El otro movimiento es temático. Lo que propone Díaz, al decribir a un rey de los nerds dominicano radicado en EEUU, es una trasversalidad que supera la división latino - anglo. Óscar Wao no sólo es de hijo de inmigrantes, sino que vive en un suburbio de Nueva Jersey, a su vez periferia cultural de Nueva York; como nerd de los 70, es una especie de marginal, pero a la vez, al plegarse a una subcultura que no es tan cerrada como puede pensarse (existen los camaradas) pasa a integrar un universo donde lo determinado por el origen social no es limitante. Se puede ser nerd en Manhattan, en un suburbio de New Jersey (o de New Orleans: La conspiración de los necios), en una aldea colombiana o un barrio de Montevideo, y las maravillas de internet no han hecho sino aumentar las posibilidades de conexión.

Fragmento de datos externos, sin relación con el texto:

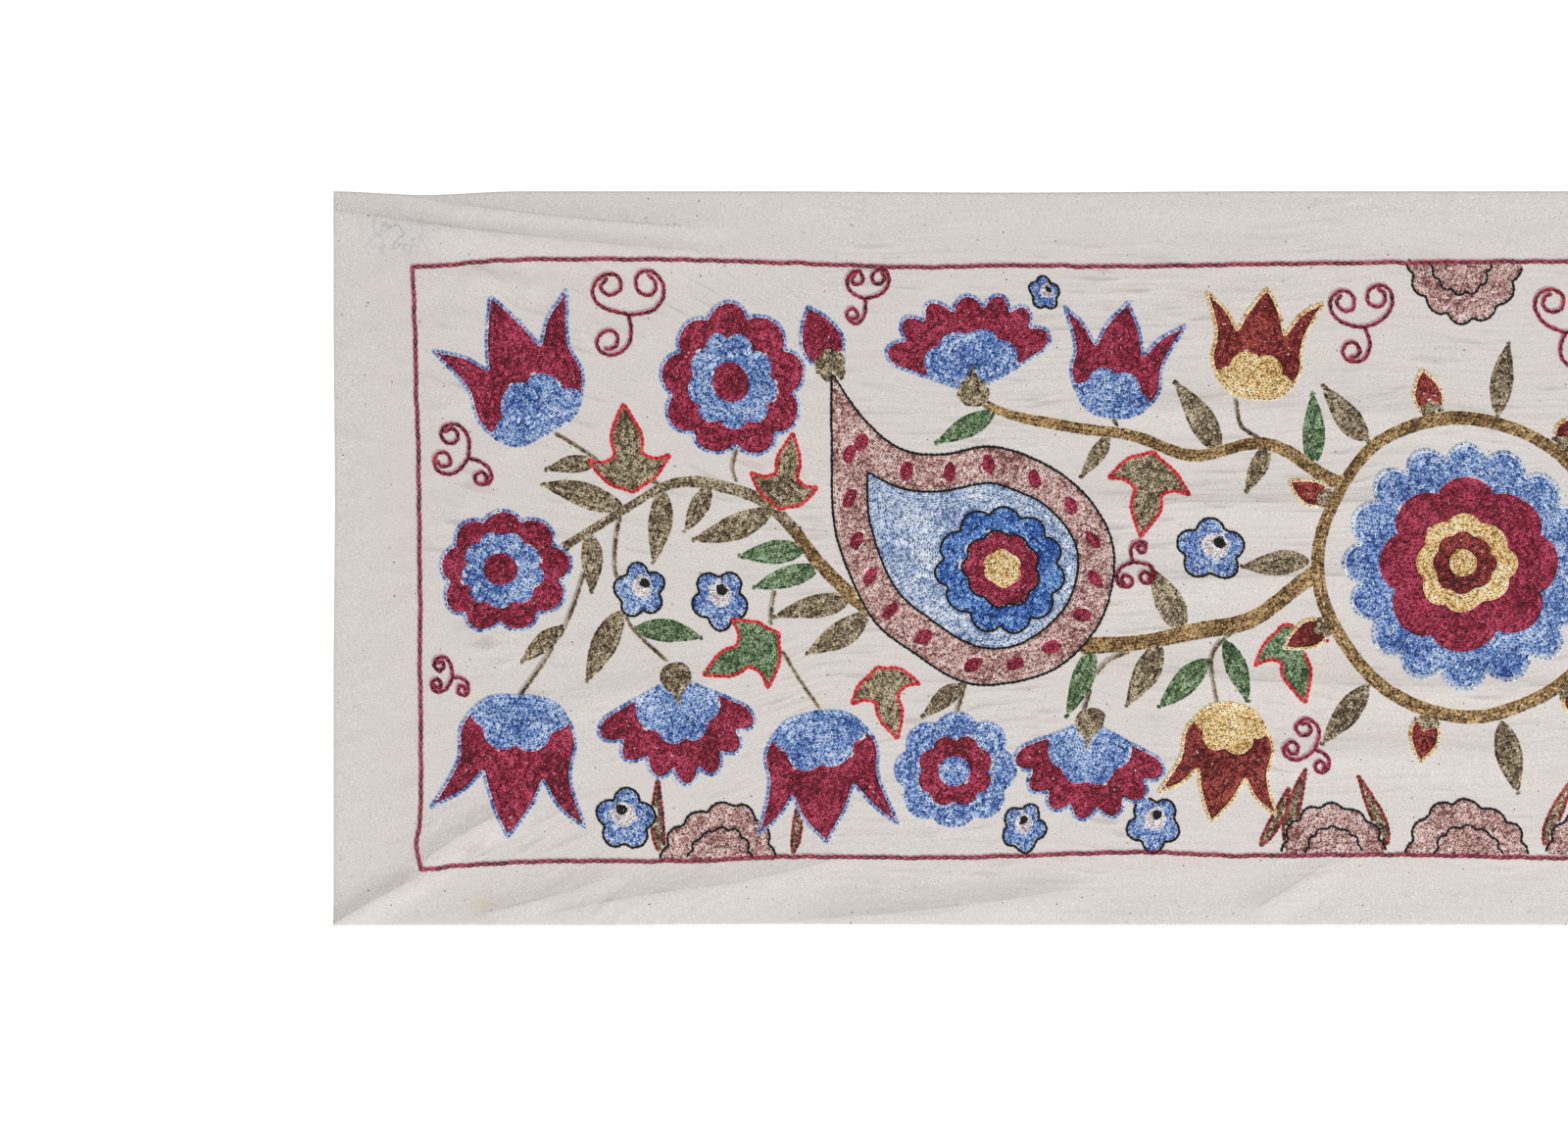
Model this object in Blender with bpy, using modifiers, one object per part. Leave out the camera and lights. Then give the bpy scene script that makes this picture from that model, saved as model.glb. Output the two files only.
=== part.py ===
"""The ground cloth of a suzani runner, laid out flat with its edges turned under.

Units are metres and +Z is up. +X runs along the cloth's length and +Y across its width. The origin
lies on the surface that carries the cloth, below the middle of the cloth. The cloth rests on that
surface, and only its folds stand clear of it.
"""

import math
from collections import namedtuple

import bpy

# Size of the cloth
LENGTH = 1.480
WIDTH = 0.480
CLOTH_THICKNESS = 0.0012
HEM_THICKNESS = 0.0020
HEM_WIDTH = 0.014
HEM_STEP = 0.0016

# A fold lifts the underside only where it stands higher than this, so that the rest lies truly flat.
LIFT_FROM = 0.0004

# How fine the sheet is: along the length, from the left end to the right, and across the width
Section = namedtuple("Section", "from_x to_x cells")
LENGTH_SECTIONS = (
    Section(-0.726, -0.600, 14),
    Section(-0.600, 0.600, 66),
    Section(0.600, 0.726, 14),
)
WIDTH_CELLS = 54

# Folds as rounded ridges from one point to another. bow is how far the middle of the run swings to
# its left, height is the crest over the surface, and half_width is where the ridge has fallen to a
# third of it. A run that starts past the edge of the cloth runs out at that edge.
Fold = namedtuple("Fold", "name x0 y0 x1 y1 bow height half_width")
FOLDS = (
    Fold("corner crease, outer", -0.765, -0.254, -0.672, -0.202, 0.002, 0.0046, 0.0075),
    Fold("corner crease, inner", -0.694, -0.208, -0.612, -0.158, 0.004, 0.0032, 0.0090),
    Fold("bottom margin, by the corner", -0.656, -0.234, -0.540, -0.201, -0.003, 0.0030, 0.0100),
    Fold("bottom margin, long", -0.615, -0.236, -0.450, -0.210, 0.004, 0.0034, 0.0110),
    Fold("bottom margin, upper", -0.486, -0.212, -0.398, -0.192, -0.002, 0.0024, 0.0090),
    Fold("bottom margin, middle", -0.446, -0.236, -0.232, -0.211, -0.004, 0.0032, 0.0120),
    Fold("bottom margin, short", -0.146, -0.234, -0.082, -0.194, 0.000, 0.0024, 0.0080),
    Fold("top margin, from the corner", -0.775, 0.233, -0.462, 0.198, -0.004, 0.0034, 0.0110),
    Fold("top margin, upper", -0.700, 0.238, -0.468, 0.215, -0.004, 0.0026, 0.0090),
    Fold("field, under the top line", -0.660, 0.190, -0.600, 0.174, 0.001, 0.0020, 0.0070),
    Fold("field, low left", -0.600, -0.096, -0.480, -0.075, 0.003, 0.0020, 0.0100),
    Fold("field ripple 1", -0.290, 0.098, 0.060, 0.086, 0.006, 0.0021, 0.0100),
    Fold("field ripple 2", -0.270, 0.040, 0.085, 0.044, -0.005, 0.0024, 0.0110),
    Fold("field ripple 3", -0.310, -0.020, 0.020, -0.012, 0.004, 0.0022, 0.0100),
    Fold("field ripple 4", -0.250, -0.072, 0.095, -0.082, -0.005, 0.0025, 0.0110),
    Fold("field ripple 5", -0.190, -0.132, 0.075, -0.128, 0.004, 0.0021, 0.0100),
    Fold("field ripple 6", 0.160, 0.070, 0.420, 0.052, 0.005, 0.0022, 0.0110),
    Fold("field ripple 7", 0.210, -0.050, 0.500, -0.064, -0.004, 0.0022, 0.0110),
    Fold("top margin, right", 0.330, 0.202, 0.590, 0.226, 0.004, 0.0030, 0.0110),
    Fold("bottom margin, right", 0.240, -0.212, 0.480, -0.235, -0.004, 0.0030, 0.0120),
    Fold("right corner crease", 0.668, 0.200, 0.765, 0.252, 0.002, 0.0040, 0.0080),
    Fold("right corner, lower", 0.610, -0.194, 0.700, -0.234, 0.003, 0.0028, 0.0090),
)

# Share of a ridge's length over which it rises from the flat at either end
RUN_OUT = 0.22

# Where an edge draws in a little: side, middle of the stretch, its half length, and the depth
Draw = namedtuple("Draw", "side middle half_length depth")
EDGE_DRAWS = (
    Draw("top", -0.680, 0.062, 0.0024),
    Draw("top", -0.300, 0.160, 0.0008),
    Draw("top", 0.360, 0.180, 0.0014),
    Draw("bottom", -0.420, 0.150, 0.0007),
    Draw("bottom", 0.250, 0.210, 0.0012),
    Draw("left", 0.040, 0.120, 0.0008),
    Draw("right", -0.060, 0.140, 0.0012),
)

COLLECTION_NAME = "suzani_runner"
CLOTH_COLOUR = (0.70, 0.65, 0.59, 1.0)
CLOTH_ROUGHNESS = 0.9


def clear_scene():
    for old in list(bpy.data.objects):
        bpy.data.objects.remove(old, do_unlink=True)


def smooth(share):
    """Rises from 0 to 1 with level ends."""
    share = min(max(share, 0.0), 1.0)
    return share * share * (3.0 - 2.0 * share)


def ridge(fold, x, y):
    """Height of one fold over the point."""
    run_x, run_y = fold.x1 - fold.x0, fold.y1 - fold.y0
    length = math.hypot(run_x, run_y)
    along = ((x - fold.x0) * run_x + (y - fold.y0) * run_y) / length**2
    if not 0.0 < along < 1.0:
        return 0.0
    aside = ((y - fold.y0) * run_x - (x - fold.x0) * run_y) / length
    aside -= fold.bow * 4.0 * along * (1.0 - along)
    rise = smooth(along / RUN_OUT) * smooth((1.0 - along) / RUN_OUT)
    return fold.height * rise * math.exp(-((aside / fold.half_width) ** 2))


def underside(x, y):
    """Height of the cloth's underside over the surface: the tallest fold there, or flat."""
    tallest = max(ridge(fold, x, y) for fold in FOLDS)
    return max(tallest - LIFT_FROM, 0.0)


def drawn_in(side, place):
    """How far that edge lies inside the straight line at this place along it."""
    depth = 0.0
    for draw in EDGE_DRAWS:
        if draw.side == side:
            share = abs(place - draw.middle) / draw.half_length
            depth += draw.depth * smooth(1.0 - share)
    return depth


def hem_lines(half_size):
    """Grid lines of the turned edge, from the edge inwards."""
    return half_size, half_size - HEM_WIDTH, half_size - HEM_WIDTH - HEM_STEP


def length_lines():
    """Places of the grid lines along the cloth."""
    edge, fold, inner = hem_lines(LENGTH / 2)
    inside = []
    for section in LENGTH_SECTIONS:
        step = (section.to_x - section.from_x) / section.cells
        inside += [section.from_x + step * i for i in range(section.cells)]
    inside[0] = -inner
    return [-edge, -fold, *inside, inner, fold, edge]


def width_lines():
    """Places of the grid lines across the cloth."""
    edge, fold, inner = hem_lines(WIDTH / 2)
    step = 2 * inner / WIDTH_CELLS
    inside = [-inner + step * i for i in range(WIDTH_CELLS)]
    return [-edge, -fold, *inside, inner, fold, edge]


def place_on_cloth(x, y):
    """Moves a point of the straight rectangle to where the cloth's uneven edges put it."""
    share_x, share_y = x / (LENGTH / 2), y / (WIDTH / 2)
    pull_top = drawn_in("top", x) * smooth(share_y)
    pull_bottom = drawn_in("bottom", x) * smooth(-share_y)
    pull_right = drawn_in("right", y) * smooth(share_x)
    pull_left = drawn_in("left", y) * smooth(-share_x)
    return x + pull_left - pull_right, y + pull_bottom - pull_top


def cotton():
    material = bpy.data.materials.new("unbleached_cotton")
    material.use_nodes = True
    shader = material.node_tree.nodes["Principled BSDF"]
    shader.inputs["Base Color"].default_value = CLOTH_COLOUR
    shader.inputs["Roughness"].default_value = CLOTH_ROUGHNESS
    shader.inputs["Metallic"].default_value = 0.0
    return material


def ground_cloth(collection):
    """One sheet: its underside is a grid on the folds, and Solidify gives it body."""
    columns, rows = length_lines(), width_lines()
    last_column, last_row = len(columns) - 1, len(rows) - 1
    bpy.ops.mesh.primitive_grid_add(x_subdivisions=last_column, y_subdivisions=last_row, size=2.0)
    cloth = bpy.context.object
    cloth.name = "ground_cloth"
    hem = cloth.vertex_groups.new(name="hem")

    for vertex in cloth.data.vertices:
        column = round((vertex.co.x + 1.0) / 2.0 * last_column)
        row = round((vertex.co.y + 1.0) / 2.0 * last_row)
        x, y = place_on_cloth(columns[column], rows[row])
        vertex.co = (x, y, underside(x, y))
        if column < 2 or row < 2 or column > last_column - 2 or row > last_row - 2:
            hem.add([vertex.index], 1.0, "REPLACE")

    body = cloth.modifiers.new("cloth and hem", "SOLIDIFY")
    body.thickness = HEM_THICKNESS
    body.offset = 1.0
    body.vertex_group = hem.name
    body.thickness_vertex_group = CLOTH_THICKNESS / HEM_THICKNESS

    cloth.data.materials.append(cotton())
    cloth.data.shade_smooth()
    for owner in list(cloth.users_collection):
        owner.objects.unlink(cloth)
    collection.objects.link(cloth)
    return cloth


def main():
    clear_scene()
    collection = bpy.data.collections.new(COLLECTION_NAME)
    bpy.context.scene.collection.children.link(collection)
    ground_cloth(collection)


main()
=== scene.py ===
"""A suzani runner laid out flat: unbleached cotton, worked in silk chain stitch.

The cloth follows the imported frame's folds and edges. A motif is an outline, its fill is rows of stitches
that follow the outline inwards, and every stitch is a small loop of thread on the cloth. The design is a
generic one, drawn in millimetres from the middle of the cloth, x along it and y across. The scene is in
metres.
"""

import math
from collections import defaultdict, namedtuple

import bpy
import numpy as np
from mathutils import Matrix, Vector


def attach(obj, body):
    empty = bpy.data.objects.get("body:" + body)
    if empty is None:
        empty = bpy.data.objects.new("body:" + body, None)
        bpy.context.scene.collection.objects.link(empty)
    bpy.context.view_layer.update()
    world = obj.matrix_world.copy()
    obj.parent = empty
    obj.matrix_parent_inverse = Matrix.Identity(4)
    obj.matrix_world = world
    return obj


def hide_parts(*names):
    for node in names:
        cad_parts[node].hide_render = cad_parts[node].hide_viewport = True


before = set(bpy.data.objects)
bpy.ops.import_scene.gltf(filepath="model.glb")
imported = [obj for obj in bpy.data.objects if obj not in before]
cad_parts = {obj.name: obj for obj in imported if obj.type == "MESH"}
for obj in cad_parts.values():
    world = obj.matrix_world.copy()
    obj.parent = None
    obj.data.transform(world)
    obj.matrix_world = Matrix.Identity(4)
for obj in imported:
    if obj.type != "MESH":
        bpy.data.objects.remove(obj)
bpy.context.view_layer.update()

MM = 0.001

# Size of the cloth in metres, and its folds and uneven edges in millimetres, as part.py has them
LENGTH = 1.480
WIDTH = 0.480
LIFT_FROM = 0.0004
RUN_OUT = 0.22
Fold = namedtuple("Fold", "x0 y0 x1 y1 bow height half_width")
FOLDS = [Fold(*(size / 1000 for size in sizes)) for sizes in (
    # crease to the lower left corner
    (-765, -254, -672, -202, 2, 4.6, 7.5),
    (-694, -208, -612, -158, 4, 3.2, 9),
    # bottom margin
    (-656, -234, -540, -201, -3, 3, 10),
    (-615, -236, -450, -210, 4, 3.4, 11),
    (-486, -212, -398, -192, -2, 2.4, 9),
    (-446, -236, -232, -211, -4, 3.2, 12),
    (-146, -234, -82, -194, 0, 2.4, 8),
    # top margin
    (-775, 233, -462, 198, -4, 3.4, 11),
    (-700, 238, -468, 215, -4, 2.6, 9),
    # field
    (-660, 190, -600, 174, 1, 2, 7),
    (-600, -96, -480, -75, 3, 2, 10),
    (-290, 98, 60, 86, 6, 2.1, 10),
    (-270, 40, 85, 44, -5, 2.4, 11),
    (-310, -20, 20, -12, 4, 2.2, 10),
    (-250, -72, 95, -82, -5, 2.5, 11),
    (-190, -132, 75, -128, 4, 2.1, 10),
    (160, 70, 420, 52, 5, 2.2, 11),
    (210, -50, 500, -64, -4, 2.2, 11),
    # right half: margins and corners
    (330, 202, 590, 226, 4, 3, 11),
    (240, -212, 480, -235, -4, 3, 12),
    (668, 200, 765, 252, 2, 4, 8),
    (610, -194, 700, -234, 3, 2.8, 9),
)]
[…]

Desde este punto de vista, lo que hace Díaz es integrador de una manera original: une a las tradiciones anglo y latina no sólo a través del idioma y la literaturra, sino atravesándolas con la representación de un grupo cultural que relega a un lugar secundario los aspectos históricos de la identidad.
 La fórmula americana
La maravillosa vida breve de Óscar Wao llega gracias a que ganó el Pulitzer. A su autor, nacido en Santo Domingo en 1968, le llevó doce años escribir la novela, y sería inocente no advertir que de alguna manera es un relato escrito para ganar un premio. Pero a no olvidar que fue otro premio el que le dio visibilidad al que es considerado el último gran autor latinoamericano: Los detectives salvajes ganó el Rómulo Gallegos en 1999. Puede discutirse si la épica de Díaz es más modesta que la de Roberto Bolaño, pero también hay que tener en cuenta que el chileno no fue un fenómeno instantáneo.
A este respecto, una última observación. La novela de Díaz, -escrita en inglés por un autor bilingüe pero traducida al español por un tercero- nos llega a través de un sello asociado a la editorial Sudamericana, la colección Mondadori, que está publicando a lo mejor de la literatura joven norteamericana partir de su absorción por la multinacional Random House. Una de las lecciones que dejó el fenómeno del boom es que la desconfianza en las grandes maniobras comerciales no debe trasladarse automáticamenete a las obras que vehiculizan. Justamente, Sudamericana fue la editorial que en 1967 (entonces desde Buenos Aires) difundió por todo el continente esa novela made in Colombia llamada Cien años de soledad.